Short exercise: Repeat the material exactly as it appears.
◇ ◇ ◇
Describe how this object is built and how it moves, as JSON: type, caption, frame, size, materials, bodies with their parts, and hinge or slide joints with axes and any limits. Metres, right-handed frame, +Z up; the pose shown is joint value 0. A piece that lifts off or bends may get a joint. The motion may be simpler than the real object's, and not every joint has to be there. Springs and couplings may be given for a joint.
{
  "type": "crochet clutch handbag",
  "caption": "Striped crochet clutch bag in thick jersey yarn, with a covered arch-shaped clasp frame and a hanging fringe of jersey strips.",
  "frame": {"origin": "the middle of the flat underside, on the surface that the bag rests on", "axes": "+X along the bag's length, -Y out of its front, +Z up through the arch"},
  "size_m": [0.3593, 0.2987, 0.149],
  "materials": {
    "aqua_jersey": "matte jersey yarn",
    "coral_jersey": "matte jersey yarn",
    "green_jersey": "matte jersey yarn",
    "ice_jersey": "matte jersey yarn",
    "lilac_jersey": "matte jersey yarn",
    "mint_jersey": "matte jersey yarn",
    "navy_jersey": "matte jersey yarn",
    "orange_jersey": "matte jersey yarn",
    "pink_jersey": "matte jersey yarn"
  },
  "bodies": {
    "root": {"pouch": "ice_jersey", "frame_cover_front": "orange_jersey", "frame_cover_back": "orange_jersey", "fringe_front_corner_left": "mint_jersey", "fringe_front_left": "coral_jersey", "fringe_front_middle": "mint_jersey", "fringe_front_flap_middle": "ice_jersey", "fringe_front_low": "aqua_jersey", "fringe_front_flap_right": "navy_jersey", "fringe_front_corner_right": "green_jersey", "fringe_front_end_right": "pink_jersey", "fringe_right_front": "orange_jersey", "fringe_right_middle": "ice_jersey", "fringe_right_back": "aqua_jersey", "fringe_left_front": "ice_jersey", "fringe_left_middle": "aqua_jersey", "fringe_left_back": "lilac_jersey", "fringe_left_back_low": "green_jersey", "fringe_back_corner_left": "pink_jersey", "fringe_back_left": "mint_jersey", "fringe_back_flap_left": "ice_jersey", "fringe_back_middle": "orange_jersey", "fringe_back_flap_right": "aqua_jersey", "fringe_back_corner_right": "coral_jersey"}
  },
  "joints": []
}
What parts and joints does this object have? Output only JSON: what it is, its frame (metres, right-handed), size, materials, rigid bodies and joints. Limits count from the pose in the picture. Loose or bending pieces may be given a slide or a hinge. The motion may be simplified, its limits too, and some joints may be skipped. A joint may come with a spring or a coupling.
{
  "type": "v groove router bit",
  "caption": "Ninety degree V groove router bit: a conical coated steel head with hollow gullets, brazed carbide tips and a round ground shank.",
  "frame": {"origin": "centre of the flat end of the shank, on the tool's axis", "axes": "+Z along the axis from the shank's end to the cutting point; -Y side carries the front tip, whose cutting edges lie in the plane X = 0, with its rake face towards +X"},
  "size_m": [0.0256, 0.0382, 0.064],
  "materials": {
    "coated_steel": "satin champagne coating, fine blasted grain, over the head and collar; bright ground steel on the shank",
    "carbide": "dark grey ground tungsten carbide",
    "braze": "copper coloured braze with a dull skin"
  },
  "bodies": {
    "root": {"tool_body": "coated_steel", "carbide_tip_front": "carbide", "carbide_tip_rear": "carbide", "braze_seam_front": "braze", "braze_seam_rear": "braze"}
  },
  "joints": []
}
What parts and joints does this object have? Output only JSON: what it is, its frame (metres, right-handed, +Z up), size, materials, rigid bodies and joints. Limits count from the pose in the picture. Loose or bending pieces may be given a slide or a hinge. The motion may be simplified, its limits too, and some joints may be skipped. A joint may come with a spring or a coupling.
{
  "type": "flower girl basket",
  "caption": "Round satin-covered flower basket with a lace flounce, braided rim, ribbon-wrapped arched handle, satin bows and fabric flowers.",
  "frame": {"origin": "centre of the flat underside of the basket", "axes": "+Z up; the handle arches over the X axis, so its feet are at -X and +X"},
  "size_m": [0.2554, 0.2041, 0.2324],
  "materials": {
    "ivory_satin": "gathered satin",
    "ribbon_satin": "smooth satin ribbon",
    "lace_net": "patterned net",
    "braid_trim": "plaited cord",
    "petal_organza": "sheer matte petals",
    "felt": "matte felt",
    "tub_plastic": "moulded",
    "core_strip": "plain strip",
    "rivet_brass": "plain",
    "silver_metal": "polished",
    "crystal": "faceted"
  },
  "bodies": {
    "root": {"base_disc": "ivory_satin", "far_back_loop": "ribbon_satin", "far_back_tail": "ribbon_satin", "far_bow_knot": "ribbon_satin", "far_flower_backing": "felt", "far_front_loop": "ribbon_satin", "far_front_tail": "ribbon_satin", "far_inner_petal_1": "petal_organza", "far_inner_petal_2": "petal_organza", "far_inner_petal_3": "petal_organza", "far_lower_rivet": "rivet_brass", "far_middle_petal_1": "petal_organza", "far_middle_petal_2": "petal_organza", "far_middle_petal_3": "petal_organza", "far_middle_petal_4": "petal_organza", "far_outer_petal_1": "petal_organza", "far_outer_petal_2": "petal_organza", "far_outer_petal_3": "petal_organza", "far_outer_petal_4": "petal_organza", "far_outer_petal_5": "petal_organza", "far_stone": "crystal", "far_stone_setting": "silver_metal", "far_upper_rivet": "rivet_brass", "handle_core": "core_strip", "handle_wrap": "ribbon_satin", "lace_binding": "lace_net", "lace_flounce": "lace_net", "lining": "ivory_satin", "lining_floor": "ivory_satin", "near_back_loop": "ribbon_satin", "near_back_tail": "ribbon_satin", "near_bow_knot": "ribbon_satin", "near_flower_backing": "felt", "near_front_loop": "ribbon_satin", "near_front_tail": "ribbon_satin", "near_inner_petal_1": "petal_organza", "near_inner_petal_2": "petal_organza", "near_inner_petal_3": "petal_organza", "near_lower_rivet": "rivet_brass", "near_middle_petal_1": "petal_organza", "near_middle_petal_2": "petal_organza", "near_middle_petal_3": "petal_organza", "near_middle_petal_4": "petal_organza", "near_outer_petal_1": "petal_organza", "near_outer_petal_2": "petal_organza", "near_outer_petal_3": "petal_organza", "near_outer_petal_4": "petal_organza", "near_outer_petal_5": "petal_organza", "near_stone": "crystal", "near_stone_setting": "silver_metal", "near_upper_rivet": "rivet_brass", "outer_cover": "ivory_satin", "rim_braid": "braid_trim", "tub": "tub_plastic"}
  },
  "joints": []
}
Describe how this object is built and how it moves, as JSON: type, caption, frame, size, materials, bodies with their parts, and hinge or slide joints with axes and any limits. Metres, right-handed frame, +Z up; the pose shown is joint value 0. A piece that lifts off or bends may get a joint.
◇ ◇ ◇
Output for this exercise:
Describe how this object is built and how it moves, as JSON: type, caption, frame, size, materials, bodies with their parts, and hinge or slide joints with axes and any limits. Metres, right-handed frame, +Z up; the pose shown is joint value 0. A piece that lifts off or bends may get a joint. The motion may be simpler than the real object's, and not every joint has to be there. Springs and couplings may be given for a joint.
{
  "type": "crochet clutch handbag",
  "caption": "Striped crochet clutch bag in thick jersey yarn, with a covered arch-shaped clasp frame and a hanging fringe of jersey strips.",
  "frame": {"origin": "the middle of the flat underside, on the surface that the bag rests on", "axes": "+X along the bag's length, -Y out of its front, +Z up through the arch"},
  "size_m": [0.3593, 0.2987, 0.149],
  "materials": {
    "aqua_jersey": "matte jersey yarn",
    "coral_jersey": "matte jersey yarn",
    "green_jersey": "matte jersey yarn",
    "ice_jersey": "matte jersey yarn",
    "lilac_jersey": "matte jersey yarn",
    "mint_jersey": "matte jersey yarn",
    "navy_jersey": "matte jersey yarn",
    "orange_jersey": "matte jersey yarn",
    "pink_jersey": "matte jersey yarn"
  },
  "bodies": {
    "root": {"pouch": "ice_jersey", "frame_cover_front": "orange_jersey", "frame_cover_back": "orange_jersey", "fringe_front_corner_left": "mint_jersey", "fringe_front_left": "coral_jersey", "fringe_front_middle": "mint_jersey", "fringe_front_flap_middle": "ice_jersey", "fringe_front_low": "aqua_jersey", "fringe_front_flap_right": "navy_jersey", "fringe_front_corner_right": "green_jersey", "fringe_front_end_right": "pink_jersey", "fringe_right_front": "orange_jersey", "fringe_right_middle": "ice_jersey", "fringe_right_back": "aqua_jersey", "fringe_left_front": "ice_jersey", "fringe_left_middle": "aqua_jersey", "fringe_left_back": "lilac_jersey", "fringe_left_back_low": "green_jersey", "fringe_back_corner_left": "pink_jersey", "fringe_back_left": "mint_jersey", "fringe_back_flap_left": "ice_jersey", "fringe_back_middle": "orange_jersey", "fringe_back_flap_right": "aqua_jersey", "fringe_back_corner_right": "coral_jersey"}
  },
  "joints": []
}
What parts and joints does this object have? Output only JSON: what it is, its frame (metres, right-handed), size, materials, rigid bodies and joints. Limits count from the pose in the picture. Loose or bending pieces may be given a slide or a hinge. The motion may be simplified, its limits too, and some joints may be skipped. A joint may come with a spring or a coupling.
{
  "type": "v groove router bit",
  "caption": "Ninety degree V groove router bit: a conical coated steel head with hollow gullets, brazed carbide tips and a round ground shank.",
  "frame": {"origin": "centre of the flat end of the shank, on the tool's axis", "axes": "+Z along the axis from the shank's end to the cutting point; -Y side carries the front tip, whose cutting edges lie in the plane X = 0, with its rake face towards +X"},
  "size_m": [0.0256, 0.0382, 0.064],
  "materials": {
    "coated_steel": "satin champagne coating, fine blasted grain, over the head and collar; bright ground steel on the shank",
    "carbide": "dark grey ground tungsten carbide",
    "braze": "copper coloured braze with a dull skin"
  },
  "bodies": {
    "root": {"tool_body": "coated_steel", "carbide_tip_front": "carbide", "carbide_tip_rear": "carbide", "braze_seam_front": "braze", "braze_seam_rear": "braze"}
  },
  "joints": []
}
What parts and joints does this object have? Output only JSON: what it is, its frame (metres, right-handed, +Z up), size, materials, rigid bodies and joints. Limits count from the pose in the picture. Loose or bending pieces may be given a slide or a hinge. The motion may be simplified, its limits too, and some joints may be skipped. A joint may come with a spring or a coupling.
{
  "type": "flower girl basket",
  "caption": "Round satin-covered flower basket with a lace flounce, braided rim, ribbon-wrapped arched handle, satin bows and fabric flowers.",
  "frame": {"origin": "centre of the flat underside of the basket", "axes": "+Z up; the handle arches over the X axis, so its feet are at -X and +X"},
  "size_m": [0.2554, 0.2041, 0.2324],
  "materials": {
    "ivory_satin": "gathered satin",
    "ribbon_satin": "smooth satin ribbon",
    "lace_net": "patterned net",
    "braid_trim": "plaited cord",
    "petal_organza": "sheer matte petals",
    "felt": "matte felt",
    "tub_plastic": "moulded",
    "core_strip": "plain strip",
    "rivet_brass": "plain",
    "silver_metal": "polished",
    "crystal": "faceted"
  },
  "bodies": {
    "root": {"base_disc": "ivory_satin", "far_back_loop": "ribbon_satin", "far_back_tail": "ribbon_satin", "far_bow_knot": "ribbon_satin", "far_flower_backing": "felt", "far_front_loop": "ribbon_satin", "far_front_tail": "ribbon_satin", "far_inner_petal_1": "petal_organza", "far_inner_petal_2": "petal_organza", "far_inner_petal_3": "petal_organza", "far_lower_rivet": "rivet_brass", "far_middle_petal_1": "petal_organza", "far_middle_petal_2": "petal_organza", "far_middle_petal_3": "petal_organza", "far_middle_petal_4": "petal_organza", "far_outer_petal_1": "petal_organza", "far_outer_petal_2": "petal_organza", "far_outer_petal_3": "petal_organza", "far_outer_petal_4": "petal_organza", "far_outer_petal_5": "petal_organza", "far_stone": "crystal", "far_stone_setting": "silver_metal", "far_upper_rivet": "rivet_brass", "handle_core": "core_strip", "handle_wrap": "ribbon_satin", "lace_binding": "lace_net", "lace_flounce": "lace_net", "lining": "ivory_satin", "lining_floor": "ivory_satin", "near_back_loop": "ribbon_satin", "near_back_tail": "ribbon_satin", "near_bow_knot": "ribbon_satin", "near_flower_backing": "felt", "near_front_loop": "ribbon_satin", "near_front_tail": "ribbon_satin", "near_inner_petal_1": "petal_organza", "near_inner_petal_2": "petal_organza", "near_inner_petal_3": "petal_organza", "near_lower_rivet": "rivet_brass", "near_middle_petal_1": "petal_organza", "near_middle_petal_2": "petal_organza", "near_middle_petal_3": "petal_organza", "near_middle_petal_4": "petal_organza", "near_outer_petal_1": "petal_organza", "near_outer_petal_2": "petal_organza", "near_outer_petal_3": "petal_organza", "near_outer_petal_4": "petal_organza", "near_outer_petal_5": "petal_organza", "near_stone": "crystal", "near_stone_setting": "silver_metal", "near_upper_rivet": "rivet_brass", "outer_cover": "ivory_satin", "rim_braid": "braid_trim", "tub": "tub_plastic"}
  },
  "joints": []
}
Describe how this object is built and how it moves, as JSON: type, caption, frame, size, materials, bodies with their parts, and hinge or slide joints with axes and any limits. Metres, right-handed frame, +Z up; the pose shown is joint value 0. A piece that lifts off or bends may get a joint.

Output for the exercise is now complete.